C'était à peu près une condamnation à mort ; ainsi avaient péri grand nombre de généraux.

Ce décret lui fut notifié, à Nice, où les représentants en mission près de l'armée d'Italie le mirent en arrestation, chez lui, sous la garde de deux gendarmes. La situation était d'autant plus dangereuse, que l'on commençait à beaucoup parler de ce jeune général Bonaparte, et que les vainqueurs de Thermidor n'ignoraient point les relations d'amitié qui avaient existé entre Robespierre le jeune, mort avec son frère, et lui. Gasparin qui l'aimait depuis Toulon, ne pouvait rien sans l'avis de ses deux collègues. M. Desgenettes, homme d'esprit, raconte[2] que, dans cette extrémité, ses aides-de-camp Sébastiani et Junot formèrent le projet de sabrer les deux gendarmes qui gardaient leur général, de l'enlever de vive force et de le conduire à Gênes, où il se serait embarqué. Par bonheur, l'ennemi fit des mouvements menaçants ; pressés par le danger dont la responsabilité pesait sur leurs têtes, les représentants écrivirent au Comité de salut public qu'on ne pouvait se passer à l'armée du général Bonaparte, et le décret de citation à la barre fut rapporté.

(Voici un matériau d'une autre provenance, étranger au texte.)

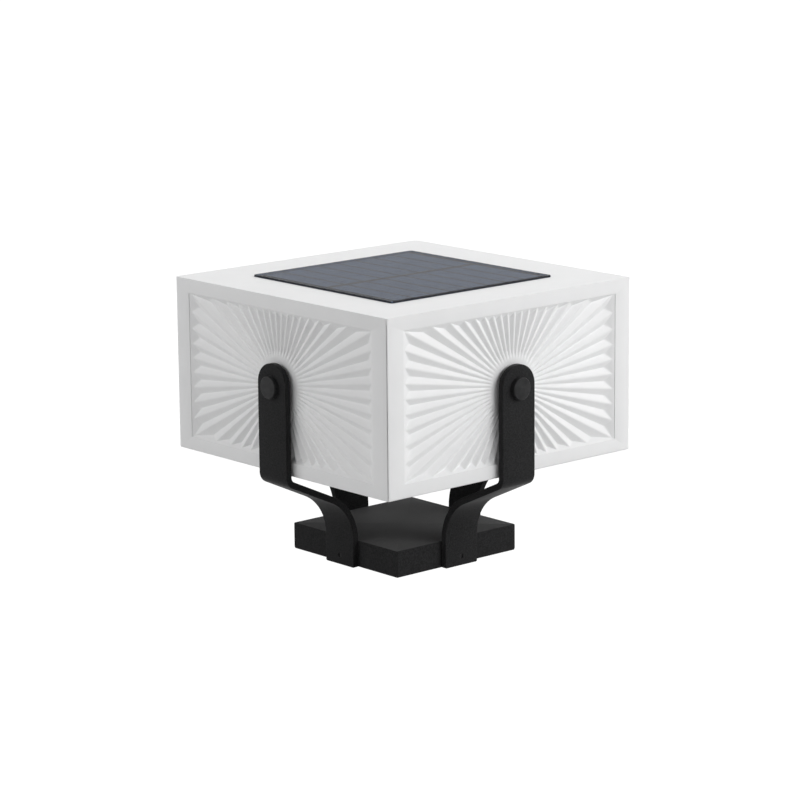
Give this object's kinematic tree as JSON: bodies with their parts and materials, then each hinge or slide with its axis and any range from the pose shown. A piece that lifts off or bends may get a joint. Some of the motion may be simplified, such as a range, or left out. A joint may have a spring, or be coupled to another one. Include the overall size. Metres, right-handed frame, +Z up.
{
  "type": "outdoor table lamp",
  "caption": "Square solar table lamp for outdoors: white head with sunburst relief sides and a solar panel on top, held by bent flat bars on a weighted base, with a push switch underneath.",
  "frame": {"origin": "centre of the footprint, on the surface that the lamp stands on, at the underside of its rubber feet", "axes": "+Z up; -Y towards the front side panel, +X towards the right side panel; the switch is under the head at the +X -Y corner"},
  "size_m": [0.2716, 0.2716, 0.2208],
  "materials": {
    "white_case": "satin white, weatherproof plastic",
    "opal_panel": "satin opal white that lets light through",
    "black_coat": "fine-textured matt black powder coat",
    "ballast": "raw casting",
    "steel": "stainless, plain",
    "black_steel": "matt black, turned",
    "brass": "plain",
    "rubber": "matt black",
    "solar_glass": "clear, slightly blue",
    "solar_cell": "dark grey-blue silicon",
    "black_board": "black solder mask",
    "white_board": "white solder mask",
    "green_board": "green solder mask",
    "chip": "yellow phosphor in white frames",
    "electronics": "black moulded parts",
    "cell_sleeve": "blue shrink sleeve",
    "black_plastic": "matt black plastic",
    "grey_button": "matt grey",
    "red_wire": "red insulation",
    "white_wire": "white insulation",
    "blue_wire": "blue insulation"
  },
  "bodies": {
    "lamp": {"base_cover": "black_coat", "base_plate": "black_coat", "base_weight": "ballast", "weight_screws": "steel", "plate_screws": "steel", "foot_pads": "rubber", "bracket_front": "black_coat", "bracket_right": "black_coat", "bracket_back": "black_coat", "bracket_left": "black_coat", "bracket_bolts": "steel", "foot_dowels": "black_steel", "retaining_pins": "black_steel", "spacer_washers": "rubber", "pin_inserts": "brass", "top_cover": "white_case", "side_panel_front": "opal_panel", "side_panel_right": "opal_panel", "side_panel_back": "opal_panel", "side_panel_left": "opal_panel", "inner_frame": "white_case", "panel_screws": "steel", "top_screws": "steel", "panel_seal": "rubber", "panel_board": "black_board", "solar_cells": "solar_cell", "panel_glass": "solar_glass", "wire_grommet": "rubber", "bottom_cover": "white_case", "cover_gasket": "rubber", "cover_screws": "steel", "light_core": "steel", "core_screws": "steel", "led_board_front": "white_board", "led_board_right": "white_board", "led_board_back": "white_board", "led_board_left": "white_board", "led_chips": "chip", "led_screws": "steel", "battery_holder": "black_plastic", "battery_cell_1": "cell_sleeve", "battery_cell_2": "cell_sleeve", "battery_cell_3": "cell_sleeve", "battery_cell_4": "cell_sleeve", "battery_cap": "black_plastic", "battery_contacts": "brass", "charge_board": "green_board", "board_parts": "electronics", "board_screws": "steel", "switch_body": "black_plastic", "switch_seal": "rubber", "switch_nut": "steel", "panel_wires": "red_wire", "led_wires": "white_wire", "switch_wires": "blue_wire"},
    "button": {"power_button": "grey_button"}
  },
  "joints": [
    {"name": "power_press", "type": "slide", "parent": "lamp", "child": "button", "axis": [0, 0, 1], "range_m": [0, 0.0015], "stiffness_N_per_m": 600, "springref_m": -0.002}
  ]
}
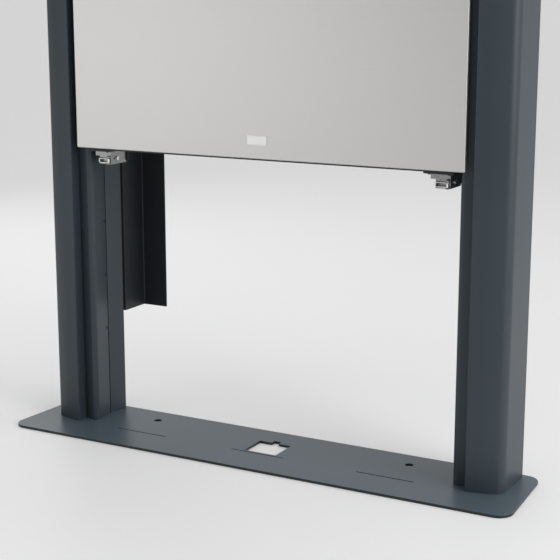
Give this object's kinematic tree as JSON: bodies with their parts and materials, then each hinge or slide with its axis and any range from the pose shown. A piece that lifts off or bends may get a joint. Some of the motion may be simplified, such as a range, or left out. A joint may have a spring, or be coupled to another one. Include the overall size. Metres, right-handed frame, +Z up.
{
  "type": "two-column floor stand with equipment cover",
  "caption": "Two hollow columns on a floor plate, tied to the wall, with a top-hung front cover over an equipment bay and pull-ring magnetic catches.",
  "frame": {"origin": "centre of the base plate's underside, on the floor", "axes": "+X to the right seen from the front, -Y to the front, +Z up"},
  "size_m": [1.2182, 0.317, 1.653],
  "materials": {
    "anthracite_column": "satin powder coat, anthracite",
    "anthracite_plate": "fine textured powder coat, anthracite",
    "dark_steel": "matt dark powder coat",
    "satin_panel": "satin silver anodised",
    "zinc": "zinc plated",
    "bright_wire": "bright nickel",
    "black_cap": "fine matt moulded",
    "badge": "blank satin plate"
  },
  "bodies": {
    "stand": {"base_plate": "anthracite_plate", "foot_screws": "zinc", "column_left": "anthracite_column", "column_right": "anthracite_column", "column_cap_left": "black_cap", "column_cap_right": "black_cap", "lower_crossbar": "dark_steel", "top_crossbar": "dark_steel", "crossbar_end_plates": "dark_steel", "crossbar_screws": "zinc", "equipment_plate": "dark_steel", "equipment_plate_screws": "zinc", "wall_profile_left": "dark_steel", "wall_profile_right": "dark_steel", "fixing_strip_left": "dark_steel", "fixing_strip_right": "dark_steel", "fixing_strip_screws": "zinc", "strike_bracket_left": "dark_steel", "strike_bracket_right": "dark_steel", "strike_screws": "zinc", "hinge_bracket_left": "dark_steel", "hinge_bracket_right": "dark_steel", "hinge_bracket_screws": "zinc", "hinge_pin_left": "bright_wire", "hinge_pin_right": "bright_wire"},
    "cover": {"front_panel": "satin_panel", "badge": "badge", "frame_bottom_rail": "dark_steel", "frame_top_rail": "dark_steel", "frame_side_rail_left": "dark_steel", "frame_side_rail_right": "dark_steel", "frame_corner_plates": "dark_steel", "hinge_leaf_left": "dark_steel", "hinge_leaf_right": "dark_steel", "hinge_leaf_screws": "zinc", "catch_plate_left": "dark_steel", "catch_plate_right": "dark_steel", "catch_plate_screws": "dark_steel", "catch_housing_left": "zinc", "catch_housing_right": "zinc", "catch_side_screws": "bright_wire", "catch_magnet_left": "bright_wire", "catch_magnet_right": "bright_wire", "pull_pin_left": "dark_steel", "pull_pin_right": "dark_steel"},
    "left_pull": {"pull_ring_left": "bright_wire"},
    "right_pull": {"pull_ring_right": "bright_wire"}
  },
  "joints": [
    {"name": "cover_hinge", "type": "hinge", "parent": "stand", "child": "cover", "pos_m": [0, -0.0045, 1.626], "axis": [-1, 0, 0], "range_deg": [0, 80]},
    {"name": "left_pull_swing", "type": "hinge", "parent": "cover", "child": "left_pull", "pos_m": [-0.3985, -0.0034, 0.627], "axis": [0, 0, 1], "range_deg": [0, 90]},
    {"name": "right_pull_swing", "type": "hinge", "parent": "cover", "child": "right_pull", "pos_m": [0.4205, -0.0034, 0.627], "axis": [0, 0, 1], "range_deg": [0, 90]}
  ]
}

On voit que la Convention gouvernait, mais souvent son temps se perdait en déclamations et elle n'avait guère celui d'examiner, environnée de traîtres, comme elle l'était. Tous les crimes étaient punis de mort. Les sanglantes erreurs de cette assemblée seront, en partie, excusées aux yeux de la postérité, par les mémoires qu'ont publiés, sous la Restauration, MM. Fauche-Borel, Bertrand de Molleville, Montgaillard, et tant d'autres. Quoi qu'il en soit, on ne pourra refuser à cette assemblée le fait d'avoir sauvé la France, assemblée dont ni l'Espagne, ni l'Italie, éclairées par son exemple, n'ont pu montrer l'égale. — Par l'effet de ses lois, la France qui comptait vingt-cinq millions d'habitants en 1789, arrive à près de trente-trois millions en 1837.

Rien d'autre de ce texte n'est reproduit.